Facebook has like a billion monthly active users. That's way more than enough to hire some good web designers. Facebook could spend a lot of money on good design for their major groups feature and it'd pay off.

I think Facebook does spend lots of money on this. Maybe they should spend more, but money isn't the primary problem. One big problem is Facebook doesn't know how to buy good design. There are lots of people offering to sell good design, and some of them are good designers, and some of them are bad designers. I figure Zuckerberg doesn't know what good design is, and his close friends and top executives don't know, and they doesn't know who to trust.

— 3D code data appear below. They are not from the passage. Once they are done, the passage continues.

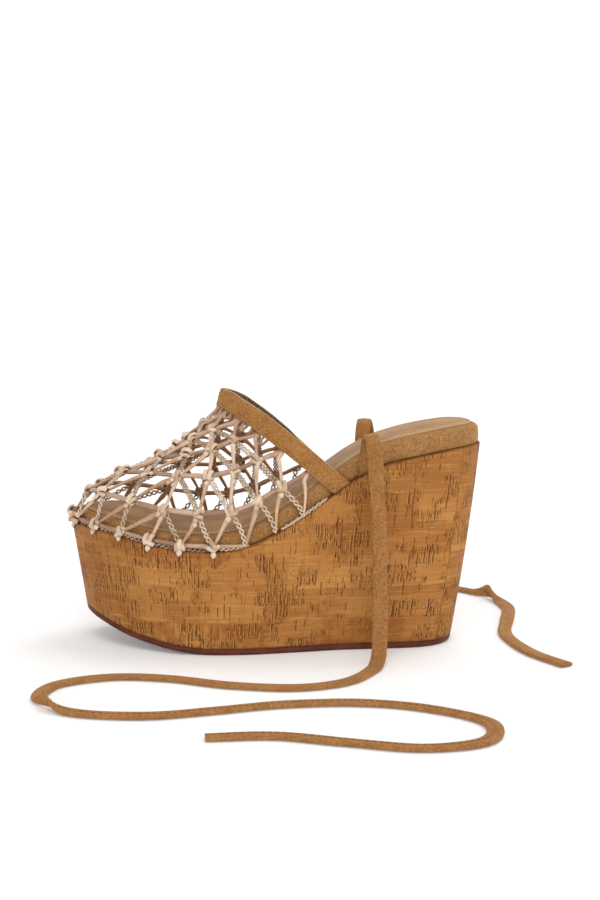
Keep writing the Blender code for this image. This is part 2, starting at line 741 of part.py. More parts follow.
def make_finish(name):
    red, green, blue, roughness = FINISHES[name]
    finish = bpy.data.materials.new(name)
    finish.use_nodes = True
    shader = finish.node_tree.nodes["Principled BSDF"]
    shader.inputs["Base Color"].default_value = (red, green, blue, 1.0)
    shader.inputs["Roughness"].default_value = roughness
    shader.inputs["Metallic"].default_value = 0.0
    return finish


def main():
    clear_objects()
    collection = bpy.data.collections.new("platform_sandal")
    bpy.context.scene.collection.children.link(collection)
    build_outsole(make_finish("outsole_rubber"), collection)
    build_wedge(make_finish("cork"), collection)
    build_footbed(make_finish("footbed_suede"), collection)
    build_insole(make_finish("insole_leather"), collection)
    build_net(make_finish("net_leather"), collection)
    build_band(make_finish("band_suede"), collection)
    tie_finish = make_finish("tie_suede")
    build_tie("tie_outer", OUTER_TIE_ROUTE, -1, tie_finish, collection)
    build_tie("tie_inner", INNER_TIE_ROUTE, 1, tie_finish, collection)


main()
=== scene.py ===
"""Looks of the platform sandal: cork wedge, suede footbed, knotted net, instep band and two ankle ties.

Metres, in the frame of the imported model: toe to -X, heel to +X, outer side to -Y, up +Z.
"""
import json
from math import acos, atan, copysign, cos, exp, hypot, pi, sin
from random import Random

import bmesh
import bpy
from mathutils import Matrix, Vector, noise

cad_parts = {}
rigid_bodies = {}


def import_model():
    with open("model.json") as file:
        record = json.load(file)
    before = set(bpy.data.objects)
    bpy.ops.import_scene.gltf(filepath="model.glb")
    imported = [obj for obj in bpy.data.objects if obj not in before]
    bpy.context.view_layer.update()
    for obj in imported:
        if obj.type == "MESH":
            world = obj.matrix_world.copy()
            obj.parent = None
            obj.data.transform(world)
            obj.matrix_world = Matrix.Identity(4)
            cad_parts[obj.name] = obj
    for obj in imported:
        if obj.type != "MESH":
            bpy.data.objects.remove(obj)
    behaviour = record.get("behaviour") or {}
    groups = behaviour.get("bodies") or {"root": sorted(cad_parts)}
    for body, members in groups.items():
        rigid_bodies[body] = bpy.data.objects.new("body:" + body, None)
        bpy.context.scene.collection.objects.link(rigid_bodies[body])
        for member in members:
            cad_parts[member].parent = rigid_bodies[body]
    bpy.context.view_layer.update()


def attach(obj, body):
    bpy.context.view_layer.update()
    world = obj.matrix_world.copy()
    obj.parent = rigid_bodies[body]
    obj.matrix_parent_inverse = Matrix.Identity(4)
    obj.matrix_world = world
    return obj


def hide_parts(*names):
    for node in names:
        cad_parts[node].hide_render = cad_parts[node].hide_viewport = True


for leftover in list(bpy.data.objects):
    bpy.data.objects.remove(leftover)
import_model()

# Camera and floor
CAMERA_PLACE = (0.0152, -0.900, 0.235)
CAMERA_DROP = 0.12135
FOCAL_PIXELS = 1537.0
FRAME_HEIGHT = 900.0
SENSOR = 36.0

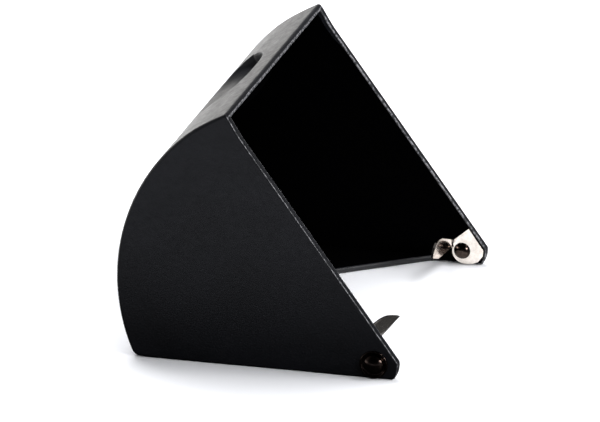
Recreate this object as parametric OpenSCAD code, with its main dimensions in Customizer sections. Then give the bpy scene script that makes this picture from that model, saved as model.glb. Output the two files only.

They don't know which designers to believe. They don't know how to judge who really is an expert.

Another big problem is bureaucracy. I bet Facebook has some good designers, but then they get ordered to go do some specific stuff, rather than go around and take the initiative to fix whatever problems they can find. I bet Facebook has some capable employees who'd like to fix this, but their boss tells them to do something else.

And Facebook is a big company. Lots of different internal parts of Facebook have their own priorities and goals. So they all fight over screen space, each wanting their stuff, and that can make a mess. Good design requires saying "no" to a lot of requests, and that can be tough. You need to find designers who are actually good and then also empower them to stand up to the rest of the company and say "no" to most demands.

It's a hard problem to buy talent if you don't know how to think for yourself, so you aren't able to judge talent well. The only solution is philosophy. Zuckerberg and the rest of the top people at Facebook have to learn how to think well. Then they could detect a lot of phonies and fakers, and figure out which designers are good thinkers, even without learning design. With philosophy, they could tell which designers have the right sorts of methods of thinking, and make design arguments in ways and forms that could be correct. They'd be able to see if someone was the right kind of person doing the right kind of thinking about design, even if they couldn't judge all the details. And they could easily learn and go through a few basic examples. With good philosophy, this wouldn't be too much of a problem.

Elliot Temple on August 7, 2015

Messages (2)

Everything Changes !!

Even IOS got fucked up after my fav guy Scott Forstall Got fired.. I hate the Ibooks and hate the metro design ( Whatever u call it ).. Many things that I used to like changed.. Same with youtube and facebook .. They change things a lot and we try to adapt to their shit..


SKP AKA FF at 12:13 AM on September 20, 2015 | #2698 | reply | quote

DDD

Facebook design and navigation is horrible. I really don't understand why so many people don't see it. It is not intuitive, it is not comfortable. It sucks.

Just look at Russian Facebook clone called VK (Vkontakte). Totally close on FB but it have nice, simple and easy design and navigation.

I guess people just get use to current layout and they don't realize that it is actually very uncomfortable. If you manage not only your page but like a group (i am working as OR manager and i have to update my company FB page all the time) you will struggle.